Postby karul » 27 Feb 2019, 14:41

THAT have nice info for mic preamps, I was surprised when I saw this page. I recently saw Amtweaker's PressuRizer compressor. According to this thread it's build with THAT IC. I didn't find which one, but it lead me to that page. It's an interesting and unique compressor, that's for sure.

When I spoke with James, he had this to say:

"I used a THAT chip set, which is the same parts used in DBX stuff, and while tweaking it out I found I could OVER compress it enough to get the compressed signal to be basically gone. Blend it to the dry, and you get dry at first, followed by compressed signal that lasts. Plus since the Tone only affects the compressed part, it helps you dial out the midrange that compression tends to add, or make it get a little brighter as the note dies off and becomes naturally darker. The result is you can make it get louder over time like a hollow body, or you can make it sound really natural like there's nothing on there.
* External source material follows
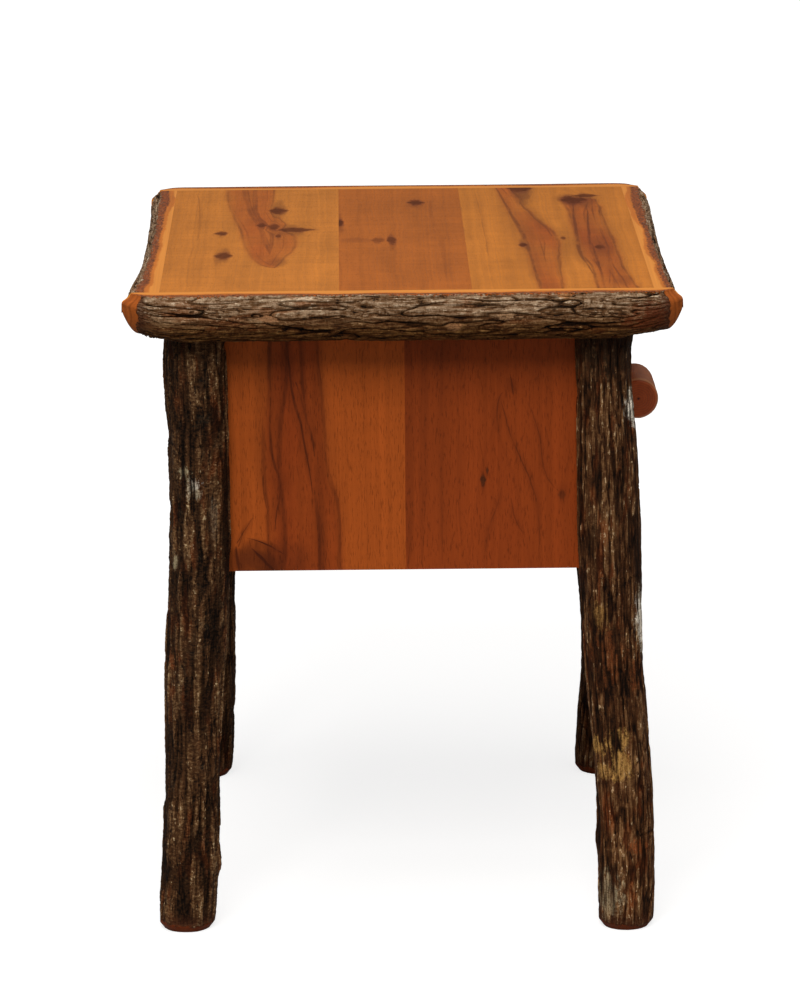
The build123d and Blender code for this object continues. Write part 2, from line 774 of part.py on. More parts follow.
# ---------------------------------------------------------------- write the parts
os.makedirs("parts", exist_ok=True)
for name, shape in parts.items():
    shapes = shape if isinstance(shape, list) else [shape]
    solids = [solid for one in shapes for solid in one.solids()]
    whole = solids[0] if len(solids) == 1 else Compound(children=solids)
    whole.label = name
    export_step(whole, os.path.join("parts", name + ".step"))
print(len(parts), "parts")
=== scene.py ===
import math

import bmesh
import bpy
import numpy as np
from mathutils import Matrix, Vector
from mathutils.bvhtree import BVHTree


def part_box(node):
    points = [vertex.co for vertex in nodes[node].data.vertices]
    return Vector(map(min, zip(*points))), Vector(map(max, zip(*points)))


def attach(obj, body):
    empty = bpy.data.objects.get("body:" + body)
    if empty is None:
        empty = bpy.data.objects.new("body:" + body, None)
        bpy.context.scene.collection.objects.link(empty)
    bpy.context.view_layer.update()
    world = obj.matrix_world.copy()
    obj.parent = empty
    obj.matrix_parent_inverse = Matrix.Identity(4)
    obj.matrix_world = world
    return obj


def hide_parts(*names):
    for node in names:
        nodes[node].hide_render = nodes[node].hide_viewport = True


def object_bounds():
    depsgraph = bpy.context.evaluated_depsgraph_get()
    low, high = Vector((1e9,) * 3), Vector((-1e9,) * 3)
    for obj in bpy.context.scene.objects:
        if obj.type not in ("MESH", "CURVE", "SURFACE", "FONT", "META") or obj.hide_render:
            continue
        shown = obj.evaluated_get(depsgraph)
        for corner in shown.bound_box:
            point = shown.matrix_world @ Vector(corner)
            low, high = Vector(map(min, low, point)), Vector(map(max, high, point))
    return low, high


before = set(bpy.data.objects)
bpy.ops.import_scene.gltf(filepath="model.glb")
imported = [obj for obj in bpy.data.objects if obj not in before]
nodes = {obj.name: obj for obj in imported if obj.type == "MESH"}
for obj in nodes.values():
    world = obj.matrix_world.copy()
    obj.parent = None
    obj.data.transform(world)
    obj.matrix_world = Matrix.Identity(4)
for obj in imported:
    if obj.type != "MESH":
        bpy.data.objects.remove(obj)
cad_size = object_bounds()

MM = 0.001
TURN = 2 * math.pi

# ---------------------------------------------------------------- places that the frame gives
top_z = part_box("top_board_middle")[1].z
board_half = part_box("top_board_middle")[1].x
panel_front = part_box("top_board_front")[0].y
panel_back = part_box("top_board_back")[1].y
case_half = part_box("side_board_right_back")[1].x
case_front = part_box("side_board_right_front")[0].y
case_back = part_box("side_board_right_back")[1].y
case_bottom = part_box("side_board_right_back")[0].z


# ---------------------------------------------------------------- shader maths
class Value:
    """A socket of a finish. The operators of an expression add the Math nodes that work it out."""

    def __init__(self, finish, socket):
        self.finish = finish
        self.socket = socket

    def __add__(self, other):
        return self.finish.maths("ADD", self, other)

    def __sub__(self, other):
        return self.finish.maths("SUBTRACT", self, other)

    def __rsub__(self, other):
        return self.finish.maths("SUBTRACT", other, self)

    def __mul__(self, other):
        return self.finish.maths("MULTIPLY", self, other)

    def __truediv__(self, other):
        return self.finish.maths("DIVIDE", self, other)

    __radd__ = __add__
    __rmul__ = __mul__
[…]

If you crank the sustain and set it wet, it's like using an envelope follower trying to sound like a big violin swell....nothing at first and then the note comes in so you need to blend it more than half and half dry to get an even blend. If you mix it half and half, you get a bloom, hence the name. And then the output FET Limiter circuit is AFTER the blend. So it affects everything and lets you do a bit of limiting on that initial attack too."